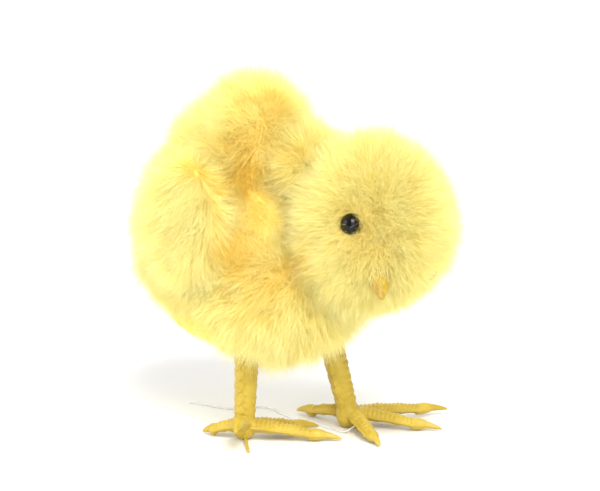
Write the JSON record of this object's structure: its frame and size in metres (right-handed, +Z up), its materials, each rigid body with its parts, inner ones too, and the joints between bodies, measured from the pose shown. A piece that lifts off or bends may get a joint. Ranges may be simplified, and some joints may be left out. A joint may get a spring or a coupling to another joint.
{
  "type": "wind-up hopping chick toy",
  "caption": "Furry wind-up chick that hops: spring motor in a split casing under a fur pelt, key on its left side, moulded bird legs on a rocking yoke.",
  "frame": {"origin": "on the floor, below the middle of the object's box (the thread left out)", "axes": "+X ahead, +Y to the chick's left, +Z up"},
  "size_m": [0.079, 0.0568, 0.0845],
  "materials": {
    "yellow_fur": "long soft pile, pale tips over a golden ground",
    "yellow_vinyl": "moulded soft vinyl, satin",
    "bright_steel": "bright drawn",
    "plated_steel": "nickel plated",
    "blued_spring_steel": "tempered",
    "brass": "stamped",
    "white_nylon": "moulded",
    "yellow_casing": "moulded",
    "black_bead": "polished",
    "ochre_beak": "satin",
    "clear_thread": "clear nylon"
  },
  "bodies": {
    "legs": {"leg_right": "yellow_vinyl", "leg_left": "yellow_vinyl", "leg_wire_right": "bright_steel", "leg_wire_left": "bright_steel", "leg_yoke": "white_nylon", "nylon_thread": "clear_thread"},
    "chick": {"body_shell_left": "yellow_casing", "body_shell_right": "yellow_casing", "shell_screws": "bright_steel", "body_fur": "yellow_fur", "back_fur": "yellow_fur", "wing_left": "yellow_fur", "wing_right": "yellow_fur", "head_fur": "yellow_fur", "head_core_face": "yellow_casing", "head_core_back": "yellow_casing", "eye_right": "black_bead", "eye_left": "black_bead", "eye_washers": "bright_steel", "beak": "ochre_beak", "neck_peg": "yellow_casing", "neck_screw": "bright_steel", "motor_plate_left": "plated_steel", "motor_plate_right": "plated_steel", "motor_pillars": "bright_steel", "motor_screws": "bright_steel", "mainspring": "blued_spring_steel", "key_bush": "white_nylon", "hip_axle": "bright_steel", "axle_clips": "bright_steel"},
    "winding": {"winding_key": "plated_steel", "winding_arbor": "bright_steel", "ratchet_wheel": "brass"},
    "main_wheel": {"main_gear": "brass", "click_spring": "blued_spring_steel"},
    "click_arm": {"click": "brass"},
    "second_wheel": {"second_gear": "white_nylon", "second_shaft": "bright_steel"},
    "crank": {"crank_pinion": "white_nylon", "crank_shaft": "bright_steel", "crank_disc": "white_nylon"}
  },
  "joints": [
    {"name": "hip_rock", "type": "hinge", "parent": "legs", "child": "chick", "pos_m": [-0.0042, -0.00463, 0.03101], "axis": [0, 1, 0], "range_deg": [-9, 9]},
    {"name": "key_turn", "type": "hinge", "parent": "chick", "child": "winding", "pos_m": [-0.0115, -0.00463, 0.04501], "axis": [0, 1, 0], "continuous": true},
    {"name": "main_wheel_turn", "type": "hinge", "parent": "chick", "child": "main_wheel", "pos_m": [-0.0115, -0.00463, 0.04501], "axis": [0, 1, 0], "continuous": true},
    {"name": "second_wheel_turn", "type": "hinge", "parent": "chick", "child": "second_wheel", "pos_m": [-0.01741, -0.00463, 0.03796], "axis": [0, 1, 0], "continuous": true},
    {"name": "crank_turn", "type": "hinge", "parent": "chick", "child": "crank", "pos_m": [-0.01341, -0.00463, 0.03104], "axis": [0, 1, 0], "continuous": true},
    {"name": "click_lift", "type": "hinge", "parent": "main_wheel", "child": "click_arm", "pos_m": [-0.0088, -0.00463, 0.04969], "axis": [0, 1, 0], "range_deg": [0, 14], "stiffness_Nm_per_rad": 0.002}
  ],
  "couplings": [
    {"joint": "main_wheel_turn", "follows": "key_turn", "ratio": 1},
    {"joint": "second_wheel_turn", "follows": "key_turn", "ratio": -3.6},
    {"joint": "crank_turn", "follows": "key_turn", "ratio": 10.8}
  ]
}
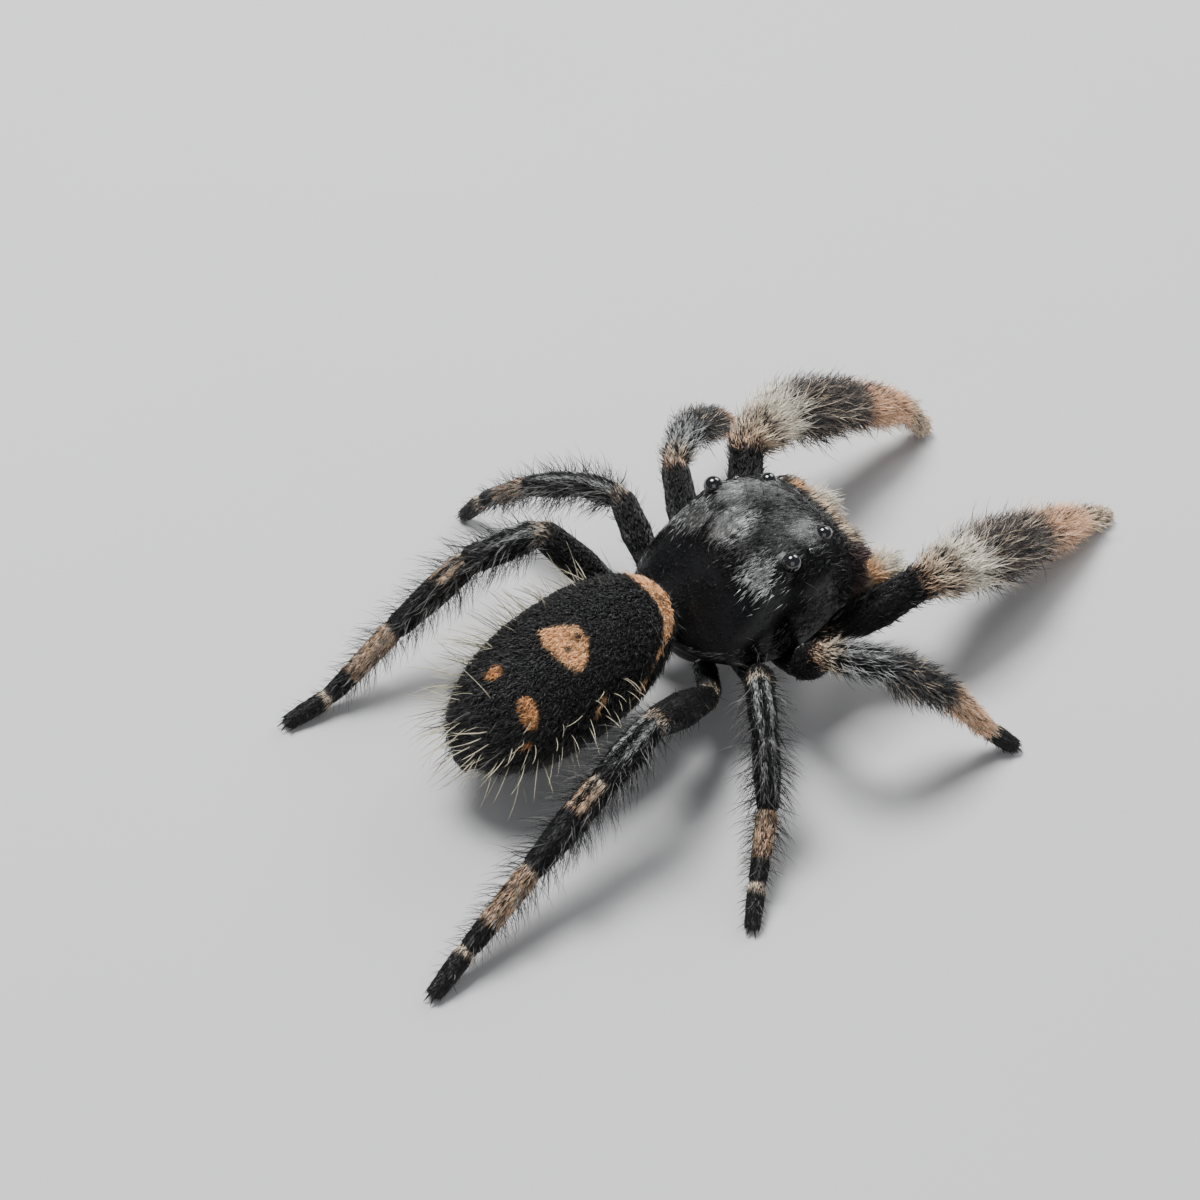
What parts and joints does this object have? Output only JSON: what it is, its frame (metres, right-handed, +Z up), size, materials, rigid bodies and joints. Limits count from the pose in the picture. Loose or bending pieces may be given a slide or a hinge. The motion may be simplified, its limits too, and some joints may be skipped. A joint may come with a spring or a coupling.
{
  "type": "regal jumping spider",
  "caption": "Life-size still regal jumping spider standing on all its feet, long fringed front legs reaching forward, black with orange-peach abdomen patches and pale leg bands.",
  "frame": {"origin": "on the floor under the middle of the spider's outline, at the level of its soles", "axes": "+Z up, the spider faces -Y, its left side is +X"},
  "size_m": [0.0158, 0.0238, 0.0049],
  "materials": {
    "carapace_shell": "glossy black shell under short silvery hairs",
    "under_shell": "dark brown-black shell, satin",
    "jaw_shell": "dark violet-brown shell with a faint metallic sheen",
    "abdomen_coat": "black velvet of short hairs with orange-peach patches and long cream bristles",
    "leg_coat": "black hairy shell with silver-grey streaks, peach bands and white fringes",
    "eye_lens": "polished black lens"
  },
  "bodies": {
    "root": {"abdomen": "abdomen_coat", "carapace": "carapace_shell", "chelicera_left": "jaw_shell", "chelicera_right": "jaw_shell", "eye_front_middle_left": "eye_lens", "eye_front_middle_right": "eye_lens", "eye_front_side_left": "eye_lens", "eye_front_side_right": "eye_lens", "eye_middle_small_left": "eye_lens", "eye_middle_small_right": "eye_lens", "eye_rear_left": "eye_lens", "eye_rear_right": "eye_lens", "fang_left": "jaw_shell", "fang_right": "jaw_shell", "leg_1_left_coxa": "leg_coat", "leg_1_left_femur": "leg_coat", "leg_1_left_metatarsus_tarsus": "leg_coat", "leg_1_left_patella_tibia": "leg_coat", "leg_1_right_coxa": "leg_coat", "leg_1_right_femur": "leg_coat", "leg_1_right_metatarsus_tarsus": "leg_coat", "leg_1_right_patella_tibia": "leg_coat", "leg_2_left_coxa": "leg_coat", "leg_2_left_femur": "leg_coat", "leg_2_left_metatarsus_tarsus": "leg_coat", "leg_2_left_patella_tibia": "leg_coat", "leg_2_right_coxa": "leg_coat", "leg_2_right_femur": "leg_coat", "leg_2_right_metatarsus_tarsus": "leg_coat", "leg_2_right_patella_tibia": "leg_coat", "leg_3_left_coxa": "leg_coat", "leg_3_left_femur": "leg_coat", "leg_3_left_metatarsus_tarsus": "leg_coat", "leg_3_left_patella_tibia": "leg_coat", "leg_3_right_coxa": "leg_coat", "leg_3_right_femur": "leg_coat", "leg_3_right_metatarsus_tarsus": "leg_coat", "leg_3_right_patella_tibia": "leg_coat", "leg_4_left_coxa": "leg_coat", "leg_4_left_femur": "leg_coat", "leg_4_left_metatarsus_tarsus": "leg_coat", "leg_4_left_patella_tibia": "leg_coat", "leg_4_right_coxa": "leg_coat", "leg_4_right_femur": "leg_coat", "leg_4_right_metatarsus_tarsus": "leg_coat", "leg_4_right_patella_tibia": "leg_coat", "mouthparts": "under_shell", "palp_left": "leg_coat", "palp_right": "leg_coat", "pedicel": "under_shell", "spinnerets": "abdomen_coat", "sternum": "under_shell"}
  },
  "joints": []
}
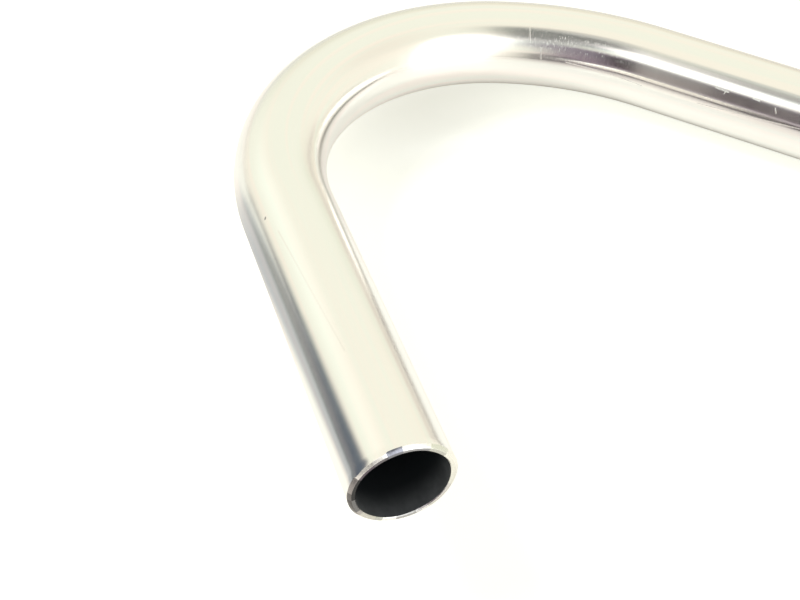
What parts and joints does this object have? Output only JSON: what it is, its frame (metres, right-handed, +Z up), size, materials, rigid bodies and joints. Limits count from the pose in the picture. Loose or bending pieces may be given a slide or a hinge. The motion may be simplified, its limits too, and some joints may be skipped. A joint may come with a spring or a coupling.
{
  "type": "moustache handlebar",
  "caption": "Satin-polished aluminium moustache bar for a bicycle: a swelled clamp zone, forward-swept halves and hooks that turn back to raised grips with open ends.",
  "frame": {"origin": "centre of the clamp zone, on the tube's centreline", "axes": "+X across the bar to the side of the right grip as modelled, +Y forward from the clamp towards the front of the hooks, +Z up, the side to which the grip ends rise"},
  "size_m": [0.5258, 0.1554, 0.0422],
  "materials": {
    "aluminium": "satin-polished bare aluminium with fine lengthwise grain, light scratches and small nicks"
  },
  "bodies": {
    "root": {"handlebar": "aluminium"}
  },
  "joints": []
}
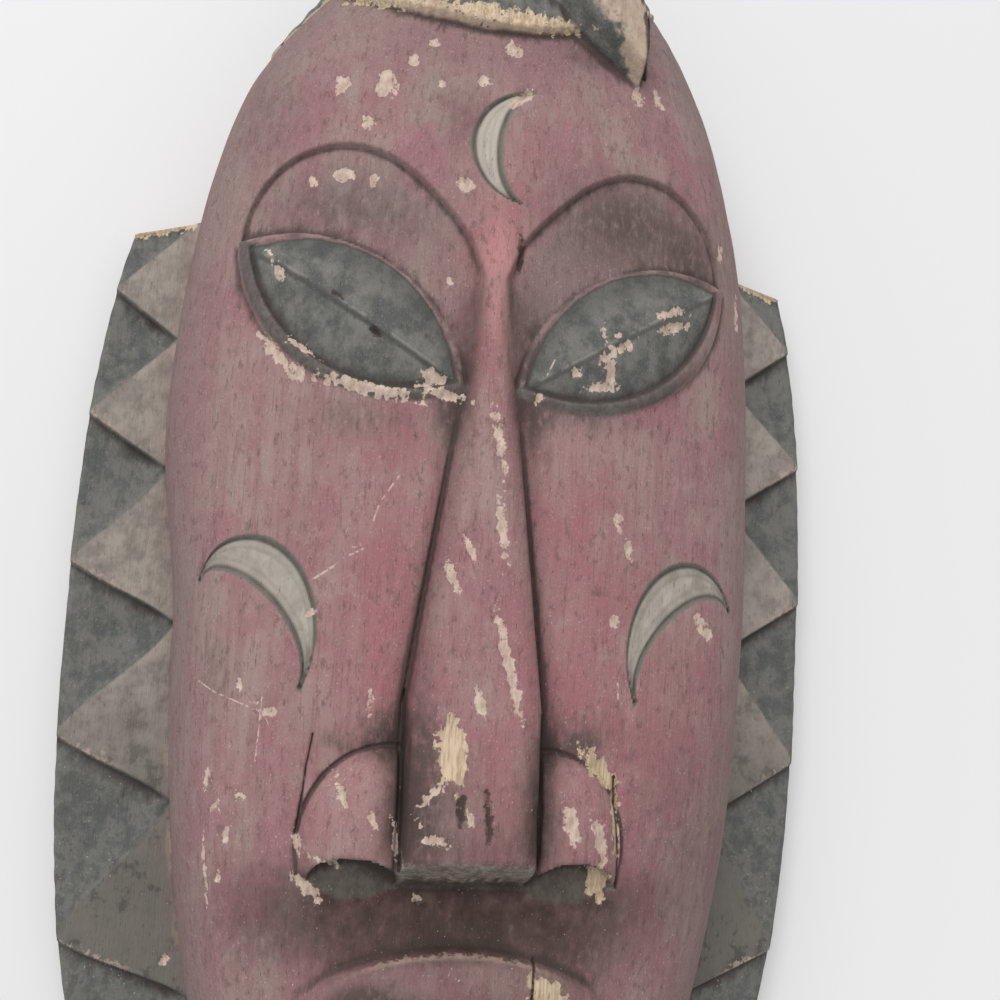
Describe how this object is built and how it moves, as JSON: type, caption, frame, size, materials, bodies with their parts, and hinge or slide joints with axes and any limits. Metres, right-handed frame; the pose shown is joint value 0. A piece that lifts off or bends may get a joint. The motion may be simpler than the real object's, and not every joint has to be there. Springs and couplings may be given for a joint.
{
  "type": "carved wooden face mask",
  "caption": "Long painted wooden face mask, hollow at the back, with closed almond eyes, a wedge nose, carved crescents and a flat collar of chip-carved triangles.",
  "frame": {"origin": "on the back plane, in the middle of the outline", "axes": "+X to the right as one looks at the face, +Y from the chin to the crown, +Z out of the face"},
  "size_m": [0.219, 0.42, 0.081],
  "materials": {
    "painted_wood": "matt worn paint in dusty maroon, slate green and grey-brown over pale carved wood"
  },
  "bodies": {
    "root": {"mask": "painted_wood"}
  },
  "joints": []
}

****************************************

> _Exercise_
How many of the lines above hold the word "from"? Give only that number.

> _Exercise output_
5